"Do not think that there was no heavy music in the USSR at all. Groups such as "Aria" and "Master" were prominent representatives of heavy metal and due to the fact that it was difficult for people to get albums of foreign bands, they became incredibly popular."
Promising Russian Melodic Death Metal outfit Drops Of Heart are set to unleash their second album "Stargazers" on the 22nd July and arguably is a huge step up from their debut, not just in terms of writing as the band went on to explain, but also the fact they recruited well known Swedish vocalists in Richard Sjunnesson from The Unguided (on "Frost Grip") and Bjorn Strid from Soilwork (on "Starlight"). 12 years have past since the bands inception and with this new album on the horizon, it was only fair for GMA to give the band a grilling... vodka was involved.
They divulged about the album writing process, challenges Russian Metal bands face in terms of recognition, touring and networking and how heavy music existed back in the Soviet Union era.
Guys you must be excited to drop your 2nd album "Stargazers", what (if anything) was done differently in comparison to "New Hope"? Will the new album be released on vinyl? Is Vinyl popular in Russia?
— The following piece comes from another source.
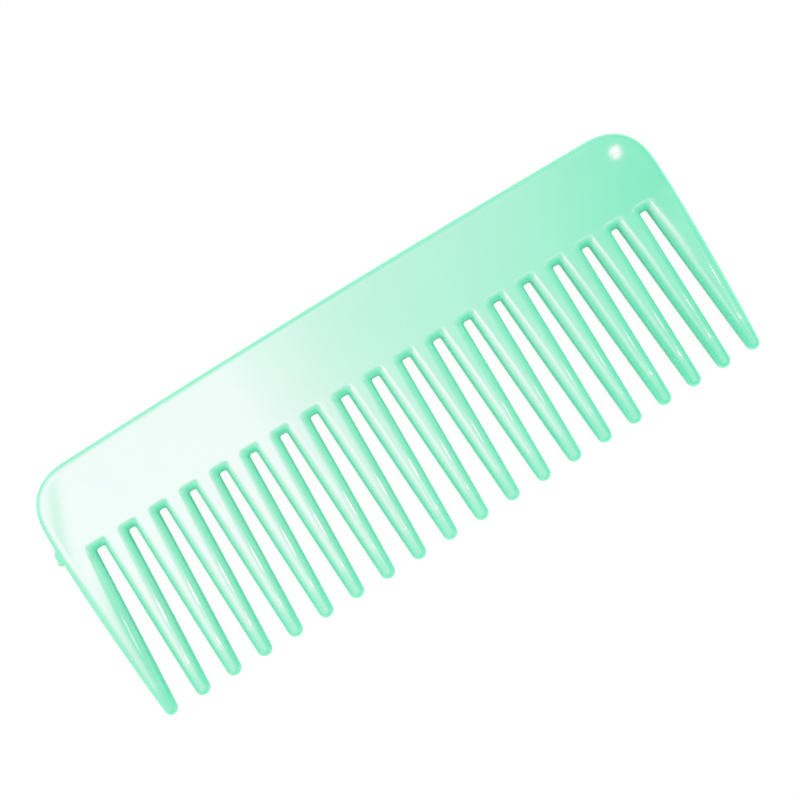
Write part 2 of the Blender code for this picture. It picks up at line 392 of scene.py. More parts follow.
def right_end_outline(shape):
    """The right end's outline, from the seam up to the middle of its round corner."""
    points = [(shape.end_x(y), y) for y in end_heights(shape)]
    corner_x = HALF_LENGTH - shape.corner_reach
    for step in range(1, CORNER_ROWS + 1):
        angle = math.pi / 4 * step / CORNER_ROWS
        x = corner_x + shape.corner_reach * math.cos(angle) ** (2.0 / CORNER_POWER)
        drop = shape.corner_reach * (1.0 - math.sin(angle) ** (2.0 / CORNER_POWER))
        points.append((x, shape.back_edge(x) - drop))
    return points


def face_line(necks, slots):
    """Points of the line on which the slots end, from the left end to the right, at face level."""
    line = []
    for tooth in range(TEETH):
        line += necks[tooth][-1]
        if tooth < TEETH - 1:
            middle = NECK_STEPS + CORNER_ARC_STEPS
            line += slots[tooth][-1][middle + 1:middle + SLOT_TOP_STEPS]
    return line


def edge_band(shape, line):
    """Rounded wall along both ends and the back edge: rows of points from parting line to face."""
    right_end = right_end_outline(shape)
    split_x = right_end[-1][0]
    stretch = split_x / line[-1][0]
    top = []
    for x, _, _ in reversed(line[1:-1]):
        x = x * stretch
        top.append((x, shape.back_edge(x) - corner_drop(shape, x)))
    outline = right_end + top + [(-x, y) for x, y in reversed(right_end)]
    last = len(outline) - 1
    rows = []
    for inset, height in LEVELS:
        row = []
        for index, (x, y) in enumerate(outline):
            before = outline[max(0, index - 1)]
            after = outline[min(last, index + 1)]
            along = Vector((after[0] - before[0], after[1] - before[1])).normalized()
            inward = Vector((-along.y, along.x))
            if index in (0, last):
                inward = Vector((-math.copysign(1.0, x), 0.0))
            run = shape.edge_run * inset
            if y < 0.0:
                run = shape.wall_run(0, y) * inset
            place = Vector((x, y)) + inward * run
            level_z = HALF_THICKNESS * height
            if x < 0.0 and level_z < STUB_HALF_THICKNESS:
                share = 1.0 - (level_z / STUB_HALF_THICKNESS) ** 2
                place.x -= stub_reach(y) * math.sqrt(share)
            row.append((place.x, place.y, shape.face_height(place.x, place.y) * height))
        rows.append(row)
    return rows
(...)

"It’s hard to explain, how much we are excited! Honestly, work on “Stargazers” was fundamentally different in comparison with “New Hope”. When we wrote our previous album, we suffered from a lack of professional experience. We didn’t know exactly how to do this. We tried to blindly imitate a sound of bands that influenced us and didn’t pay enough attention to the arrangements. Now the situation has changed radically. In “Stargazers” we wanted to reach the maximum of songs arrangements, make the whole album diverse and as entertaining for metal fans as it possible.
We can’t say anything about vinyl right now, but situation may change in the near future. If we talk about attitude to vinyl in Russia, it’s not as popular as in Europe or the USA, but this market is developing now, in comparison with CD."
Obviously COVID-19 has put a halt on a lot of events bands had planned, what events did you have planned that are no longer going ahead?
"Of course we planned a tour in support of the album, but the world situation made us stay home and deprived some of us of work."
On a greater scale can you tell us what the COVID-19 situation is like in Russia? What have you been doing outside of music in the mean time?
"The situation sucks. Not only because the number of infected is growing rapidly but also people's scepticism and dubious decisions of the authorities (the Government didn’t declare a state of emergency and made people stay home without salaries). Some of us work remotely, some stay home and have to wait."
Do you feel that Russian Metal has come a long way since the fall of the USSR? Do you know if rock / metal existed during the Soviet era?
"Metal in Russia was under a lot of pressure. The censorship of the USSR didn’t allow this genre to fully develop until the second half of the eighties, therefore, after its collapse, the bands had to create everything from scratch.
But years passed, globalization did its job, and the genre raised its head. But do not think that there was no heavy music in the USSR at all. Groups such as "Aria" and "Master" were prominent representatives of heavy metal and due to the fact that it was difficult for people to get albums of foreign bands, they became incredibly popular.
Unfortunately, there’s no world famous modern metal band from Russia nowadays. It’s really sad and we tried our best to make the world talk about Russian metal scene."
Looking towards the back end of 2020 and into early 2021, what plans do you have?; COVID-19 depending.
"After release of the album we will promote it online as possible. New merchandise, online live shows, maybe b-sides album. And, most importantly - due to the lack of tours, we plan to to record new songs as soon as possible. We recorded “Stargazers” for 3 years, and during this time we have accumulated a bunch of new material, which we are already eager to record and release."
It must be challenging to do a tour of Russia; do such tours exist? Given Moscow is 18 hours away?
"This is the biggest problem for beginner bands in our country. Big cities are located at a distance of 500 kilometres or more, and even a small tour can turn into a real adventure, for which new people in the field may simply not be ready. At the same time, problems can carry on if you have already covered this distance - today metal in Russia is going through difficult times, and it is sometimes very hard to gather a sufficient number of people in a not-so-well-known group."
For those metalheads visiting your city of Ufa, what sights / attractions could you recommend? Any venues, bars, etc?
"Our city is full of Bashkir folk influences and bars with pop-cover-bands, so it’s probably the most difficult question, huh. But we have a really nice historical centre and some really good pubs like “Harat’s” or “Jagger”. By the way, our vocalist Denis brews great beer himself!"
Do you have any greetings, thanks, etc that you wish to send out to friends, family, fans etc?
"First of all, we want to wish all people in the world to be strong and brave in this hard time. It’s important not to bow down and support each other. And we will try to make you a little happier with our music. Stay metal!"